> **Source material**
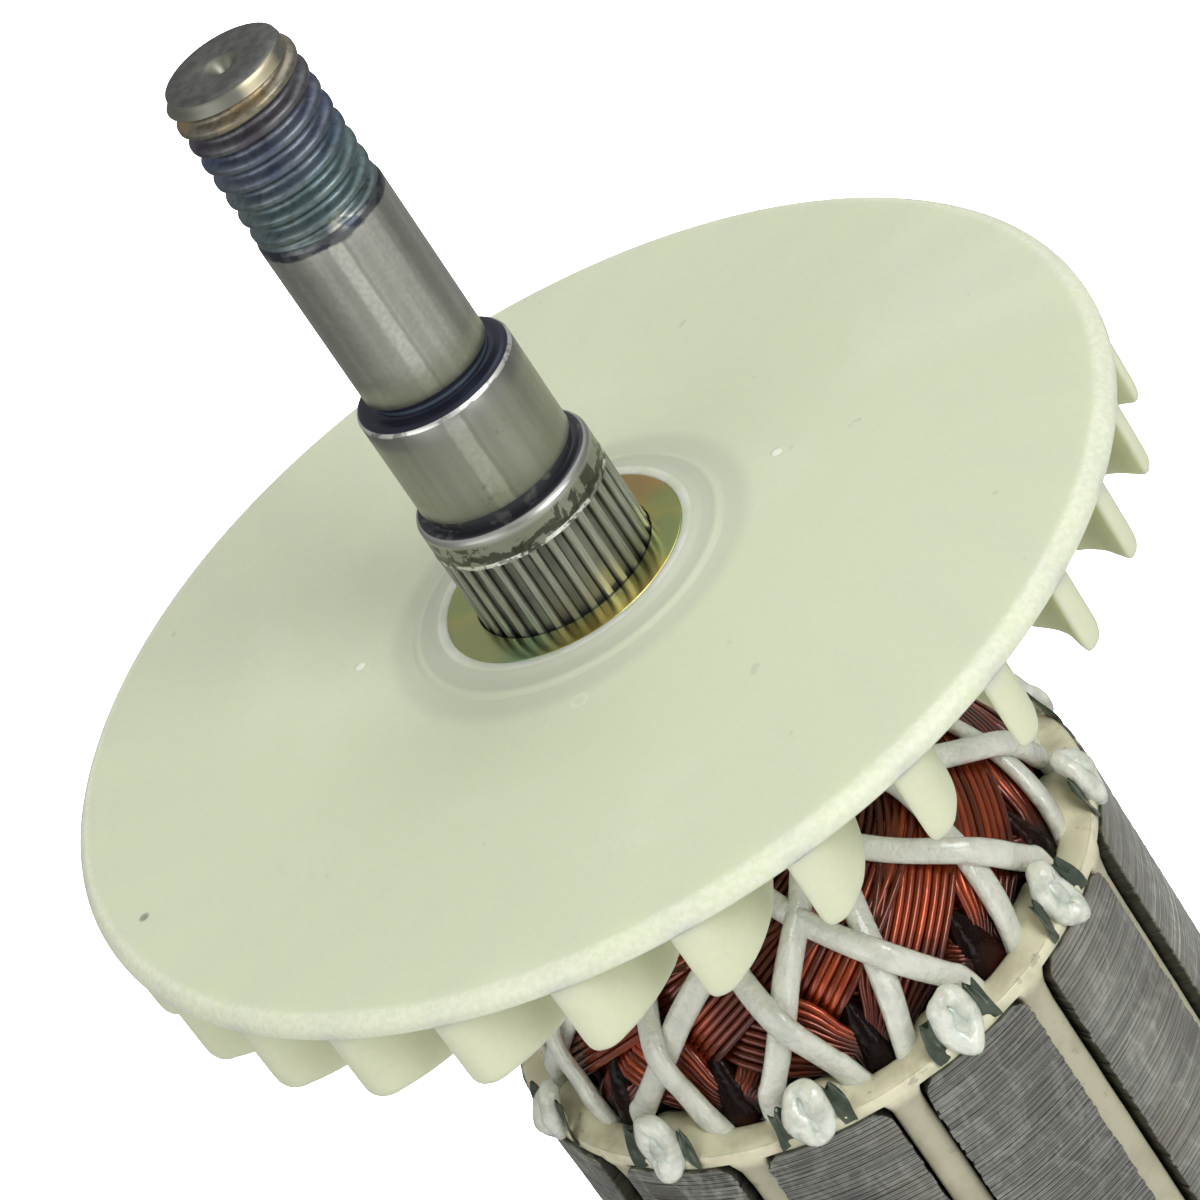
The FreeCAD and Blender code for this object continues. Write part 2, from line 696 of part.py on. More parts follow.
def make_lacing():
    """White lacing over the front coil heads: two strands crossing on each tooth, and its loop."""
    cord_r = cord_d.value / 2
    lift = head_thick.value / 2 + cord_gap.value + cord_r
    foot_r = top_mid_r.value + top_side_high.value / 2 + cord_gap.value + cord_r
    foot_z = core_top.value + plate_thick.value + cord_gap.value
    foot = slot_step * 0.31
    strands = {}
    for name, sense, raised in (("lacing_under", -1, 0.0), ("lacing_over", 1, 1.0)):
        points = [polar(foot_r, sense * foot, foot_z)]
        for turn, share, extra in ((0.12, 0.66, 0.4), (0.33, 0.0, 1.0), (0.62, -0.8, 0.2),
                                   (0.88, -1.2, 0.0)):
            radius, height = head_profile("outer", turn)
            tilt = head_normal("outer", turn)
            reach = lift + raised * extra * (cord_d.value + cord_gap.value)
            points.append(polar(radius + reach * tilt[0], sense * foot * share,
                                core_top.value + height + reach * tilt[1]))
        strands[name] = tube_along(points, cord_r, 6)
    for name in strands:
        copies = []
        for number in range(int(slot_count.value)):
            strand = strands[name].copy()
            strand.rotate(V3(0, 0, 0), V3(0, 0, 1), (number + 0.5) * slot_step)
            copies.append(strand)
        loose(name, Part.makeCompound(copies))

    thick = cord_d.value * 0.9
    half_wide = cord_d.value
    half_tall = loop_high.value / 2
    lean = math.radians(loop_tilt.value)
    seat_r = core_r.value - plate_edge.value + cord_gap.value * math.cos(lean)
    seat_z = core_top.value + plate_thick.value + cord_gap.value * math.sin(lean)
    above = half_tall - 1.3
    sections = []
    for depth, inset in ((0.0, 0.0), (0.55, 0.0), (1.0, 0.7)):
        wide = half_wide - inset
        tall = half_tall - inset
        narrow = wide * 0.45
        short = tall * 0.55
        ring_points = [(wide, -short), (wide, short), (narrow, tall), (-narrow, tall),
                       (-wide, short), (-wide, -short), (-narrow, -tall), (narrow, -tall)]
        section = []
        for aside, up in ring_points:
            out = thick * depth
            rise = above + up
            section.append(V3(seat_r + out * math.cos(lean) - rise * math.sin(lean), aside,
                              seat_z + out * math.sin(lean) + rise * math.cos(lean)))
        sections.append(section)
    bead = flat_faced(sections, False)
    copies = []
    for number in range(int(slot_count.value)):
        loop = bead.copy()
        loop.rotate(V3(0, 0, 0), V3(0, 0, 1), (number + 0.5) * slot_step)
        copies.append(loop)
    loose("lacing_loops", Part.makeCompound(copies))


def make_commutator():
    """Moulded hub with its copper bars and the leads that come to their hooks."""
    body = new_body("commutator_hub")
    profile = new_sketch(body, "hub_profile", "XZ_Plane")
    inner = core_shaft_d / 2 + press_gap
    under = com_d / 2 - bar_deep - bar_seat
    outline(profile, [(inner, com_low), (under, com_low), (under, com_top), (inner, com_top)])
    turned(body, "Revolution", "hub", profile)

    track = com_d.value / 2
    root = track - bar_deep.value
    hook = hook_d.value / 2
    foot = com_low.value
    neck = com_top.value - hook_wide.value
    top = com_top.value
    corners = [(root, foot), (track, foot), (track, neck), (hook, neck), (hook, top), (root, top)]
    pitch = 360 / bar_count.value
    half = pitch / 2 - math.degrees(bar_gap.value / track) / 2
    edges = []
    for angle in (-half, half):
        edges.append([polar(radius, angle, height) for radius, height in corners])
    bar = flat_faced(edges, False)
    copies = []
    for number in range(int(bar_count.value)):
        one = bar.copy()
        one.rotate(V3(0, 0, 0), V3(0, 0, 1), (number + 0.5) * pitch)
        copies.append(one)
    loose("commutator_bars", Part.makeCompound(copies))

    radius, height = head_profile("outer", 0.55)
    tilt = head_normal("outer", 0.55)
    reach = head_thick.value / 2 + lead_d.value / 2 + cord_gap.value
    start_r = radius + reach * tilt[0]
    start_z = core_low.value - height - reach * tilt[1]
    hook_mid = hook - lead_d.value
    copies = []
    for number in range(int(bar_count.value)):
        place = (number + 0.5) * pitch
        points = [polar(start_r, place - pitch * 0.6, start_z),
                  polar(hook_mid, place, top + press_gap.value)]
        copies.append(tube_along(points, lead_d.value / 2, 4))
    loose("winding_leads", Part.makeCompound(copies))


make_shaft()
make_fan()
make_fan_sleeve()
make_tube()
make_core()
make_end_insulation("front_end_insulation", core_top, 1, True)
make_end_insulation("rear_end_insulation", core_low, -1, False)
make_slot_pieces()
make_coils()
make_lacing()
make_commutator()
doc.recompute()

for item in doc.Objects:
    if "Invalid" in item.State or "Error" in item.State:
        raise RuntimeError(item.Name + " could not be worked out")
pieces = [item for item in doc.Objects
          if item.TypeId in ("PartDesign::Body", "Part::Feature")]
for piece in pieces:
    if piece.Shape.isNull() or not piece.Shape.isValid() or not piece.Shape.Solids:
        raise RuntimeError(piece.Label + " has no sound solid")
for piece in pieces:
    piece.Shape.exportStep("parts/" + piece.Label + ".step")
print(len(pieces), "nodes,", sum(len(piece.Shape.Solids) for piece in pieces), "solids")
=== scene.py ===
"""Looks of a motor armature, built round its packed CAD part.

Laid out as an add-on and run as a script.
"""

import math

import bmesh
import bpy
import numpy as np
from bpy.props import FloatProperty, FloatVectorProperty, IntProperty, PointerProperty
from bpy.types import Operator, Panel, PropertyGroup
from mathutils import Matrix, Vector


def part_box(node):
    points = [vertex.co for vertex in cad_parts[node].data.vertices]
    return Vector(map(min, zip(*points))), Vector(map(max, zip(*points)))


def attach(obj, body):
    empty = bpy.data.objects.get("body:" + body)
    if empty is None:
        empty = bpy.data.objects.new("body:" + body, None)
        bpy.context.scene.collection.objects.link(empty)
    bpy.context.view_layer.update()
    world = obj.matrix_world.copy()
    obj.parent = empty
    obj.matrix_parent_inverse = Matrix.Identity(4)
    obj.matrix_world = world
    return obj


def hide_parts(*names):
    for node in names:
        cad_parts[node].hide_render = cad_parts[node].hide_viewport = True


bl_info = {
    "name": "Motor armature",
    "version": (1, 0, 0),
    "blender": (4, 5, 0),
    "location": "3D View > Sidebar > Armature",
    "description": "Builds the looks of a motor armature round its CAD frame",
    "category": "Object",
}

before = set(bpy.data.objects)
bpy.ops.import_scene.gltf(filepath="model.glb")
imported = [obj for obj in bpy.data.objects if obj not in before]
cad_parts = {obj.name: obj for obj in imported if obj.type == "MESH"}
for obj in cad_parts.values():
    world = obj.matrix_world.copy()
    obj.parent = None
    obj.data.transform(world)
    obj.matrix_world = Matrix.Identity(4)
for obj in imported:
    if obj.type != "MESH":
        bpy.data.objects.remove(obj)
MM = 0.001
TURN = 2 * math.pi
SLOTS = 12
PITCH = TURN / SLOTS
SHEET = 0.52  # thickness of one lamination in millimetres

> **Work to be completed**
Output the complete data exactly as written.

> **Result of this task**
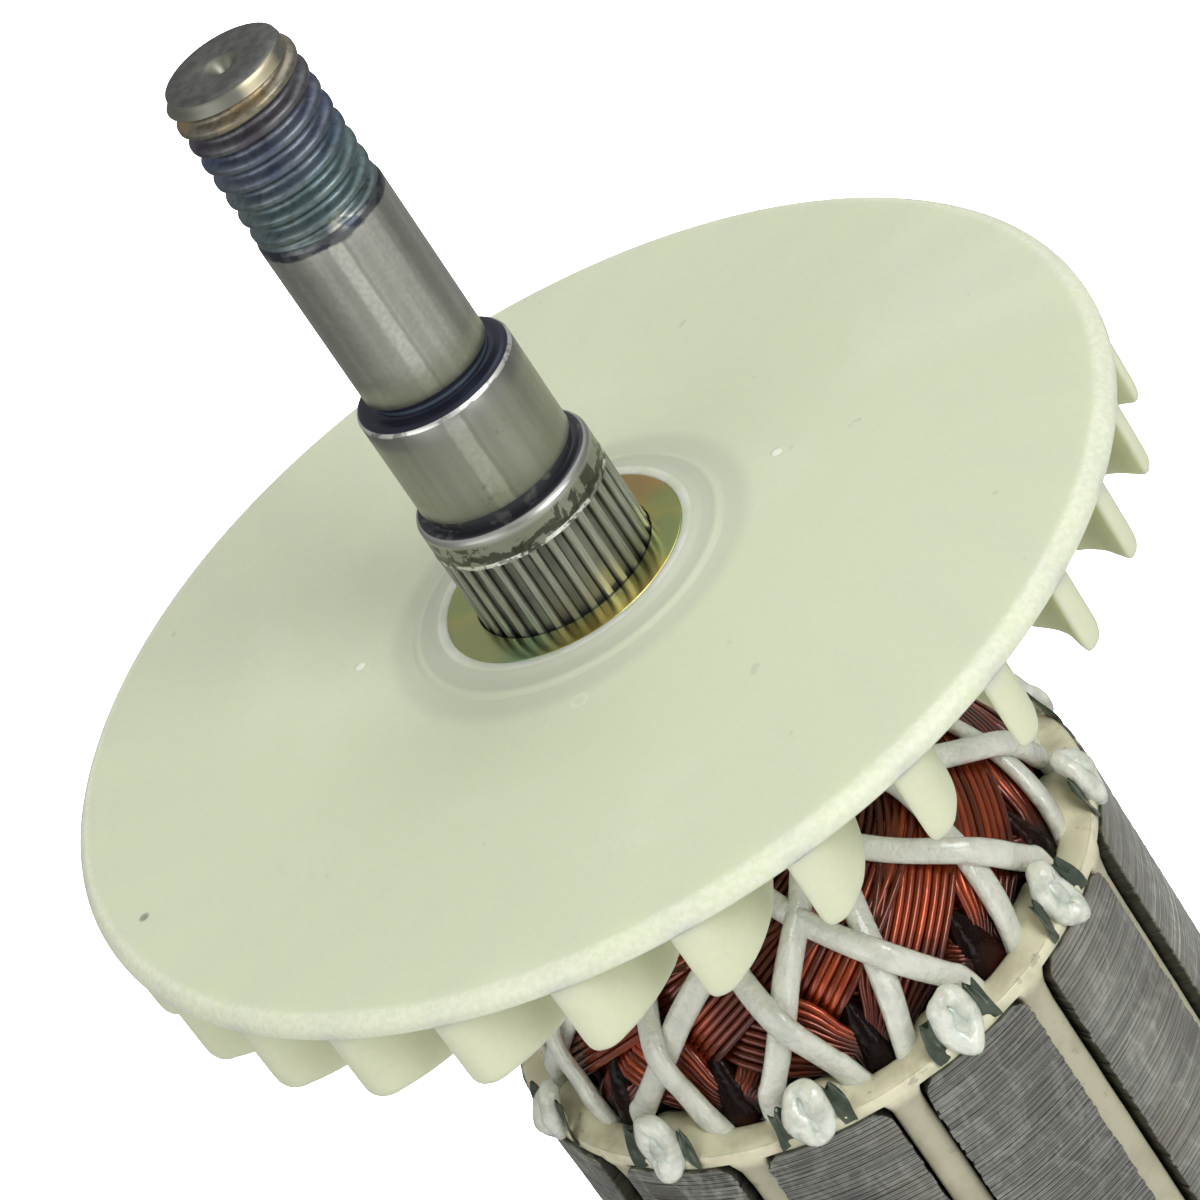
The FreeCAD and Blender code for this object continues. Write part 2, from line 696 of part.py on. More parts follow.
def make_lacing():
    """White lacing over the front coil heads: two strands crossing on each tooth, and its loop."""
    cord_r = cord_d.value / 2
    lift = head_thick.value / 2 + cord_gap.value + cord_r
    foot_r = top_mid_r.value + top_side_high.value / 2 + cord_gap.value + cord_r
    foot_z = core_top.value + plate_thick.value + cord_gap.value
    foot = slot_step * 0.31
    strands = {}
    for name, sense, raised in (("lacing_under", -1, 0.0), ("lacing_over", 1, 1.0)):
        points = [polar(foot_r, sense * foot, foot_z)]
        for turn, share, extra in ((0.12, 0.66, 0.4), (0.33, 0.0, 1.0), (0.62, -0.8, 0.2),
                                   (0.88, -1.2, 0.0)):
            radius, height = head_profile("outer", turn)
            tilt = head_normal("outer", turn)
            reach = lift + raised * extra * (cord_d.value + cord_gap.value)
            points.append(polar(radius + reach * tilt[0], sense * foot * share,
                                core_top.value + height + reach * tilt[1]))
        strands[name] = tube_along(points, cord_r, 6)
    for name in strands:
        copies = []
        for number in range(int(slot_count.value)):
            strand = strands[name].copy()
            strand.rotate(V3(0, 0, 0), V3(0, 0, 1), (number + 0.5) * slot_step)
            copies.append(strand)
        loose(name, Part.makeCompound(copies))

    thick = cord_d.value * 0.9
    half_wide = cord_d.value
    half_tall = loop_high.value / 2
    lean = math.radians(loop_tilt.value)
    seat_r = core_r.value - plate_edge.value + cord_gap.value * math.cos(lean)
    seat_z = core_top.value + plate_thick.value + cord_gap.value * math.sin(lean)
    above = half_tall - 1.3
    sections = []
    for depth, inset in ((0.0, 0.0), (0.55, 0.0), (1.0, 0.7)):
        wide = half_wide - inset
        tall = half_tall - inset
        narrow = wide * 0.45
        short = tall * 0.55
        ring_points = [(wide, -short), (wide, short), (narrow, tall), (-narrow, tall),
                       (-wide, short), (-wide, -short), (-narrow, -tall), (narrow, -tall)]
        section = []
        for aside, up in ring_points:
            out = thick * depth
            rise = above + up
            section.append(V3(seat_r + out * math.cos(lean) - rise * math.sin(lean), aside,
                              seat_z + out * math.sin(lean) + rise * math.cos(lean)))
        sections.append(section)
    bead = flat_faced(sections, False)
    copies = []
    for number in range(int(slot_count.value)):
        loop = bead.copy()
        loop.rotate(V3(0, 0, 0), V3(0, 0, 1), (number + 0.5) * slot_step)
        copies.append(loop)
    loose("lacing_loops", Part.makeCompound(copies))


def make_commutator():
    """Moulded hub with its copper bars and the leads that come to their hooks."""
    body = new_body("commutator_hub")
    profile = new_sketch(body, "hub_profile", "XZ_Plane")
    inner = core_shaft_d / 2 + press_gap
    under = com_d / 2 - bar_deep - bar_seat
    outline(profile, [(inner, com_low), (under, com_low), (under, com_top), (inner, com_top)])
    turned(body, "Revolution", "hub", profile)

    track = com_d.value / 2
    root = track - bar_deep.value
    hook = hook_d.value / 2
    foot = com_low.value
    neck = com_top.value - hook_wide.value
    top = com_top.value
    corners = [(root, foot), (track, foot), (track, neck), (hook, neck), (hook, top), (root, top)]
    pitch = 360 / bar_count.value
    half = pitch / 2 - math.degrees(bar_gap.value / track) / 2
    edges = []
    for angle in (-half, half):
        edges.append([polar(radius, angle, height) for radius, height in corners])
    bar = flat_faced(edges, False)
    copies = []
    for number in range(int(bar_count.value)):
        one = bar.copy()
        one.rotate(V3(0, 0, 0), V3(0, 0, 1), (number + 0.5) * pitch)
        copies.append(one)
    loose("commutator_bars", Part.makeCompound(copies))

    radius, height = head_profile("outer", 0.55)
    tilt = head_normal("outer", 0.55)
    reach = head_thick.value / 2 + lead_d.value / 2 + cord_gap.value
    start_r = radius + reach * tilt[0]
    start_z = core_low.value - height - reach * tilt[1]
    hook_mid = hook - lead_d.value
    copies = []
    for number in range(int(bar_count.value)):
        place = (number + 0.5) * pitch
        points = [polar(start_r, place - pitch * 0.6, start_z),
                  polar(hook_mid, place, top + press_gap.value)]
        copies.append(tube_along(points, lead_d.value / 2, 4))
    loose("winding_leads", Part.makeCompound(copies))


make_shaft()
make_fan()
make_fan_sleeve()
make_tube()
make_core()
make_end_insulation("front_end_insulation", core_top, 1, True)
make_end_insulation("rear_end_insulation", core_low, -1, False)
make_slot_pieces()
make_coils()
make_lacing()
make_commutator()
doc.recompute()

for item in doc.Objects:
    if "Invalid" in item.State or "Error" in item.State:
        raise RuntimeError(item.Name + " could not be worked out")
pieces = [item for item in doc.Objects
          if item.TypeId in ("PartDesign::Body", "Part::Feature")]
for piece in pieces:
    if piece.Shape.isNull() or not piece.Shape.isValid() or not piece.Shape.Solids:
        raise RuntimeError(piece.Label + " has no sound solid")
for piece in pieces:
    piece.Shape.exportStep("parts/" + piece.Label + ".step")
print(len(pieces), "nodes,", sum(len(piece.Shape.Solids) for piece in pieces), "solids")
=== scene.py ===
"""Looks of a motor armature, built round its packed CAD part.

Laid out as an add-on and run as a script.
"""

import math

import bmesh
import bpy
import numpy as np
from bpy.props import FloatProperty, FloatVectorProperty, IntProperty, PointerProperty
from bpy.types import Operator, Panel, PropertyGroup
from mathutils import Matrix, Vector


def part_box(node):
    points = [vertex.co for vertex in cad_parts[node].data.vertices]
    return Vector(map(min, zip(*points))), Vector(map(max, zip(*points)))


def attach(obj, body):
    empty = bpy.data.objects.get("body:" + body)
    if empty is None:
        empty = bpy.data.objects.new("body:" + body, None)
        bpy.context.scene.collection.objects.link(empty)
    bpy.context.view_layer.update()
    world = obj.matrix_world.copy()
    obj.parent = empty
    obj.matrix_parent_inverse = Matrix.Identity(4)
    obj.matrix_world = world
    return obj


def hide_parts(*names):
    for node in names:
        cad_parts[node].hide_render = cad_parts[node].hide_viewport = True


bl_info = {
    "name": "Motor armature",
    "version": (1, 0, 0),
    "blender": (4, 5, 0),
    "location": "3D View > Sidebar > Armature",
    "description": "Builds the looks of a motor armature round its CAD frame",
    "category": "Object",
}

before = set(bpy.data.objects)
bpy.ops.import_scene.gltf(filepath="model.glb")
imported = [obj for obj in bpy.data.objects if obj not in before]
cad_parts = {obj.name: obj for obj in imported if obj.type == "MESH"}
for obj in cad_parts.values():
    world = obj.matrix_world.copy()
    obj.parent = None
    obj.data.transform(world)
    obj.matrix_world = Matrix.Identity(4)
for obj in imported:
    if obj.type != "MESH":
        bpy.data.objects.remove(obj)
MM = 0.001
TURN = 2 * math.pi
SLOTS = 12
PITCH = TURN / SLOTS
SHEET = 0.52  # thickness of one lamination in millimetres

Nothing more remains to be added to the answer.